Because I’m always talking about the scale of New York and how we must be big in our hearts to survive all the shit of it, but I never before got how effortlessly easy it is to be big here, where a person doesn’t have to pick apart every sentence a hundred times before they say it to make sure it’s small enough and doesn’t waste anyone’s time or take up too much space on the subway.
Last night, when we got back to the hotel Patty and I both had hair wild from the wind and the moisture. She’s a curly girl, and so it’s never unexpected. But I’ve been straightening my hair nearly constantly for about 15 years now, and so it was something of a surprise despite a few recent and failed efforts to let it go back to its natural state.

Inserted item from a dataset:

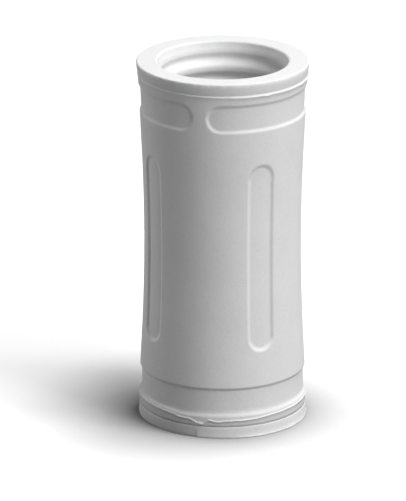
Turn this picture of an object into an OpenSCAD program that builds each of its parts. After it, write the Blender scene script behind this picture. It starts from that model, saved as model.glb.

So I burst into hysterical laughter when I saw it in the bathroom, this ghost of the 80s child I was staring back at me. I remembered all my friends with their perms and crimping irons and then my college career counselors who told me my long curly hair was too immature, ethnic and unprofessional. I wondered if it’s easier for people from here not to be chameleons.
It’s probably not. There are probably a million private local myths in San Francisco and Los Angeles and the whole of this state for people to navigate past and try to bend themselves to that I will never see as an outsider. Half the the country, of course, can’t just be easier and happier than the other half, right?
The grass is always greener, I suppose, and if there’s one thing I’ve learned is that in every city no matter the weather or the height of the buildings that there is a reason people there have to struggle to see the sun. Travel, it seems, just always gives me a much keener sense of what those reasons are back home.